You can actually see every email I'm sending and how active I am in a Slack chat. I could do this  on the way to work, on the way home from work, at home, on the weekends. Enough is enough. 
We're increasingly exhausted. We have a faulty definition of productivity that  we've been following, and what we need to do instead is shift our focus onto outcomes. I'm Cal Newport.
I'm a computer scientist and writer. My most recent book is "Slow Productivity:  The Lost Art of Accomplishment Without Burnout. " So the knowledge sector emerges in the  mid-twentieth century.
When it emerges, our best understanding of productivity  came from manufacturing. Manufacturing, this is something that we could measure very  precisely. For example, how many Model Ts are we producing per labor hour going in as input? 
And we had a number we could look at. Knowledge work emerges. These type of metrics don't work  anymore.
Because in knowledge work, we're not producing one thing. I might be working on seven  or eight different things at the same time. This could be different than the seven or eight things  that the person right next to me is working on.
Our solution to this was to introduce a rough  heuristic that I call pseudo-productivity that said we can use visible activity as a crude proxy  for useful effort. So if I see you doing things, that's better than you not doing things. Come to  an office and we watch you work.
If we need to be more productive, come earlier, stay later. We'll  just use activity as our best marker that you're probably doing something useful. More and more of  our time is focused on performing this busyness, which means less of our time is spent  actually doing things that matter.
So what's the solution? Slow productivity is  a way of measuring useful effort that is now much more focused on the quality things  you produce over time as opposed to your visible activity in the moment, and I define  it to be built on three main principles. The first is to do fewer things.
Now this idea  scares a lot of people when they first hear it because they interpret do fewer things to  mean accomplish fewer things. What I really mean is do fewer things at once. We know  this from neuroscience and organizational psychology that when you turn the target of  your attention from one point to another, it takes a while for your brain to reorient. 
The things you're thinking about over here leaves what's known as attention residue. This is  a self-imposed reduction of cognitive capacity, so you're producing worse work. Even worse,  it's a psychological state that is exhausting and frustrating, so the experience of work itself  just becomes subjectively very negative.

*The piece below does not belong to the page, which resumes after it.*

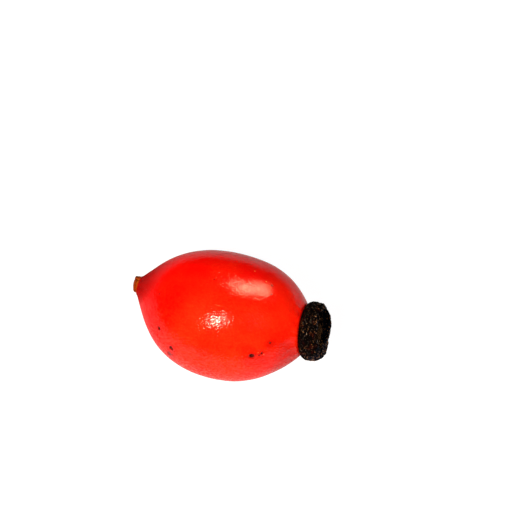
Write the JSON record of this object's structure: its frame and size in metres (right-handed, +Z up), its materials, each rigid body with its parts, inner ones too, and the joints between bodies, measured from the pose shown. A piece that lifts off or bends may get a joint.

So what happens if I'm working on fewer things at once?  More of my day can actually be spent trying to complete commitments, which means I'm going to  complete them faster. And probably the quality level is going to be higher as well because  I can give them uninterrupted concentration.
The second principle is to work at a natural pace.  One of the defining features of human economic activity for the last several hundred thousand  years is that the seasons really matter. There was migration seasons when we were hunting.
There was  planting seasons. We were planting, and harvest seasons when we're harvesting, and seasons where  neither of those activities were going on. We had a lot of variety throughout the year in terms of  how hard we were working.
I think in knowledge work, if certain times of year are more intense  than others, this will lead to overall better and more sustainable outcomes. So the principle  of working at a natural pace says it's okay to not redline it fifty weeks a year, five days a  week. We can have busy days and less busy days.
We can have busy seasons and less busy seasons. The third principle of slow productivity is to obsess over quality. And what this means is  you should identify the things you do in your work that produce the most value and really  care about getting better at that.
Any quest towards obsessing over quality has to start with  a perhaps pretty thorough investigation of your own job. And then once you figure that out,  start giving that activity as much attention as you can. For example, invest in better  tools so that you can signal to yourself that you're invested in doing this thing well. 
I did this myself as a postdoc. I was at MIT, didn't have a ton of money at that time, but I  bought a fifty-dollar lab notebook. And my idea was this is going to make me take the work I'm  doing in this notebook more seriously, and it did.
So something about having this more quality  tool pushed me towards more quality thinking. So this idea that you want to slow down, that you  want to do fewer things, that you want to have a more natural pace, this becomes very natural  when you're really focused on doing what you do well. You begin to see all of those meetings  and the email and the overstuffed task list not as a mark of productivity, but obstacles to what  you're really trying to do.
If you are embracing these principles, a few things are going to  happen. The pace at which important things are finished is going to go up. The quality  of what you're producing is going to go up, and the happiness is also going to go up.
This  is going to become a much more sustainable work environment, and you're going to be doing  the work that's going to make you better.